--- Request ---
Reproduce each line from the first in the data through the line that contains "import Module from 'manifold-3d';" exactly; give nothing else.

=====

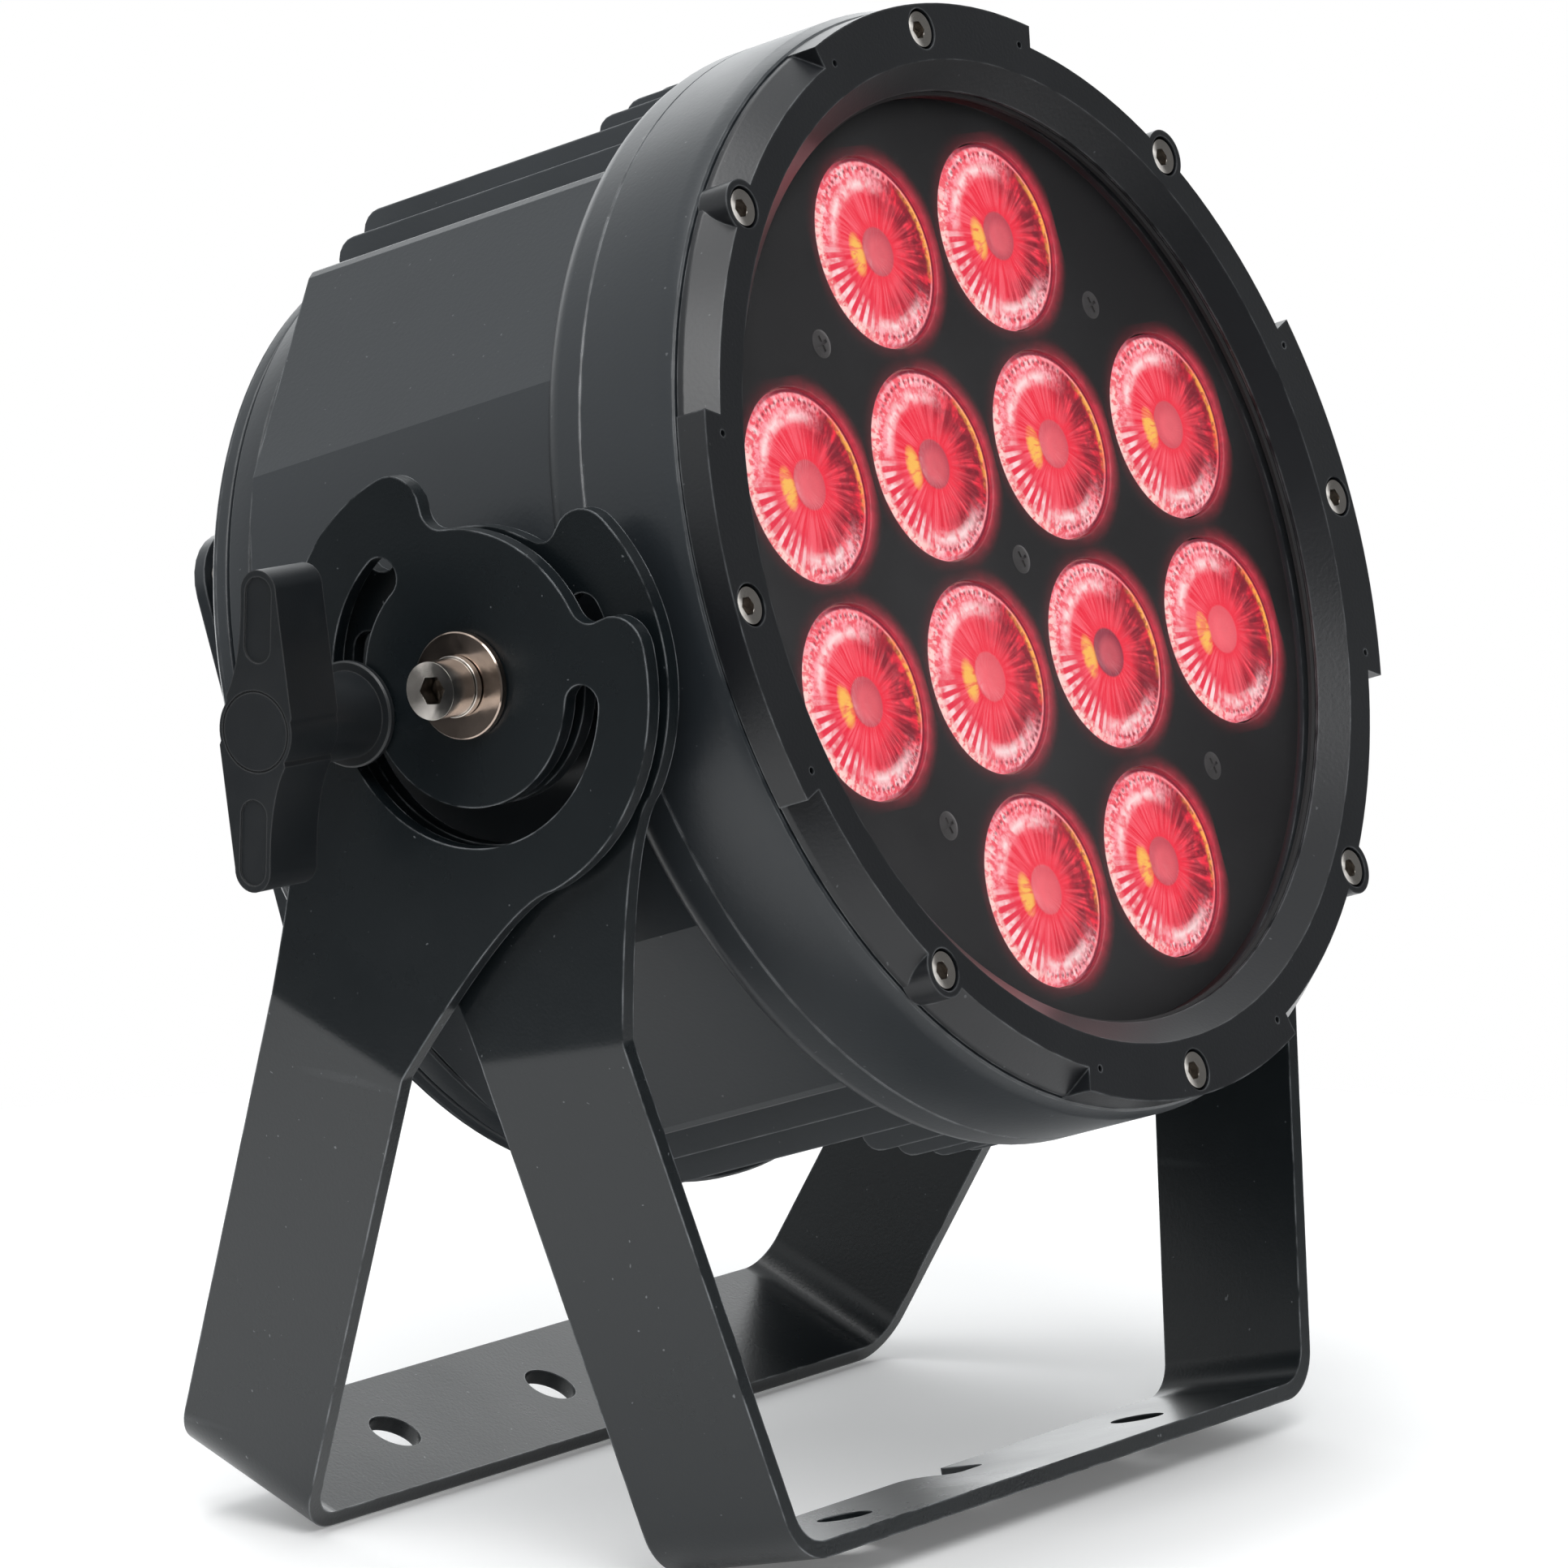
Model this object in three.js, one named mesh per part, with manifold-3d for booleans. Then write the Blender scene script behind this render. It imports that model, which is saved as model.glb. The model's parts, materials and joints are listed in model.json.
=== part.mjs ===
// A sealed LED par can on a double-yoke floor stand. Millimetres, +Z up, the lamp looks towards -Y.
// The origin is on the floor, under the middle of the object.
import * as THREE from 'three';
import { mergeVertices } from 'three/addons/utils/BufferGeometryUtils.js';
import Module from 'manifold-3d';

const wasm = await Module();
wasm.setup();

// ---- driving dimensions -------------------------------------------------------------------------
const GAP = 0.3;                      // running gap left between neighbouring pieces
const TILT = radians(18);             // how far the lamp looks up
const OUTER_LEAN = radians(23.7);     // the outer yoke leans back
const INNER_LEAN = radians(12.3);     // the inner yoke leans forward
const PIVOT_HEIGHT = 206.9;           // pivot axis above the floor
const PIVOT_Y = -12.93;               // puts the middle of the object's depth over the origin
const PIVOT_DEPTH = 63.3;             // pivot axis behind the bezel's face

const STRAP = 4;                      // steel thickness of both yokes
const STRAP_WIDTH = 40;
const BEND = 10;                      // inside radius of the foot bends
const DISC_RADIUS = 50;               // round head of each yoke arm
const CUT_RADIUS = 34.5;              // its cut-down top, between the two lobes
const SLOT_CENTRE = 32;               // radius of the arc slot about the pivot
const SLOT_HALF = 4.5;
const SLOT_REACH = radians(110);      // slot end centres, each side of the arm
const LOBE_END = radians(126);
const LOBE_FOOT = radians(145);
const NECK_START = radians(52);       // where the disc runs out into the arm
const CLEAR_HOLE = 4.3;               // M8 clearance radius
const FOOT_HOLE = 6.5;                // M12 clearance radius
const FOOT_PITCH = 62.5;
const NOTCH_END = 6.5;                // closed end of the slot, behind the crossbar's middle line
const NOTCH_FLARE = 7;                // radius of its one flared mouth corner

// For each yoke: the outside half width at the pivot, at the foot, and where the arm starts to lean in.
const OUTER = { half: 148.5, foot: 120.7, bend: 90, lean: OUTER_LEAN };
const INNER = { half: 141.0, foot: 110.3, bend: 84, lean: INNER_LEAN };

const BODY_RADIUS = 129.5;
const SHROUD_RADIUS = 131.7;
const SHROUD_END = 46.2;
const BODY_END = 133.4;
const CAVITY_RADIUS = 120;
const CAVITY_HALF_HEIGHT = 84;
const WEB_FRONT = 44;                 // solid wall between the optics and the rear chamber
const WEB_BACK = 52;
const CREASE = [112.8, 64.3];         // corners of the flat facet between the round side and the fins
const FACET_TOP = [74.6, 105.9];
const FIN_PITCH = 12.1;
const FIN_THICKNESS = 4;
const FIN_ROOT = 92;
const FIN_START = 48.5;
const SHORT_FIN_END = 69;
const SHORT_FIN_STEP = 104;
const FINS_EACH_SIDE = 6;
const SHORT_FINS_EACH_SIDE = 3;

const BEZEL_RADIUS = 130;
const BEZEL_DEPTH = 8;
const OPENING_RADIUS = 110.5;
const FACE_INNER = 116.5;
const CHAMFER_RADIUS = 124.5;
const PAD_HALF_ANGLE = radians(20);
const SCREW_CIRCLE = 124;
const GLASS_RADIUS = 116.9;
const GLASS_FRONT = 7.9;
const GLASS_BACK = 10.2;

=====

--- Task result ---
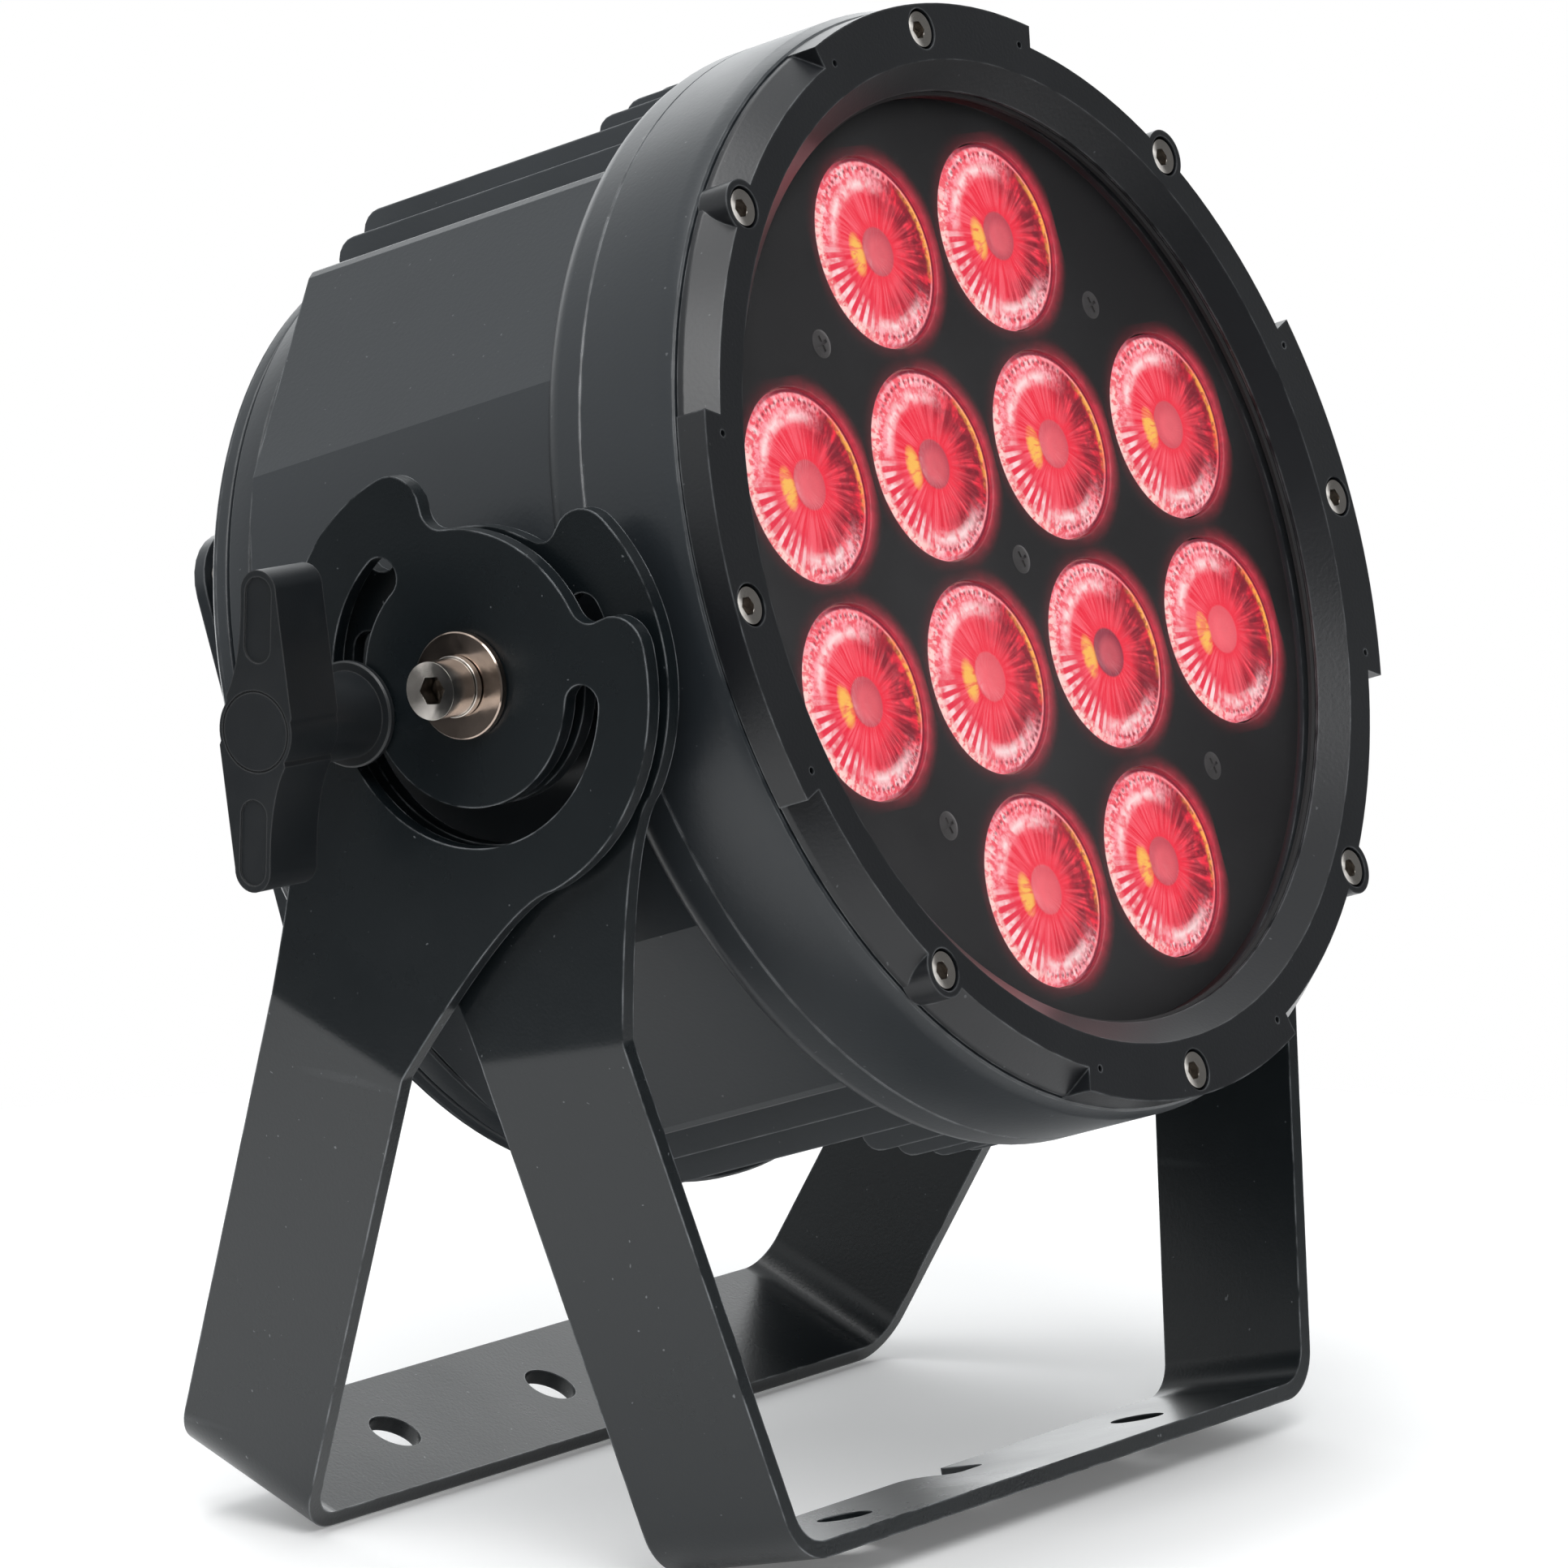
Model this object in three.js, one named mesh per part, with manifold-3d for booleans. Then write the Blender scene script behind this render. It imports that model, which is saved as model.glb. The model's parts, materials and joints are listed in model.json.
=== part.mjs ===
// A sealed LED par can on a double-yoke floor stand. Millimetres, +Z up, the lamp looks towards -Y.
// The origin is on the floor, under the middle of the object.
import * as THREE from 'three';
import { mergeVertices } from 'three/addons/utils/BufferGeometryUtils.js';
import Module from 'manifold-3d';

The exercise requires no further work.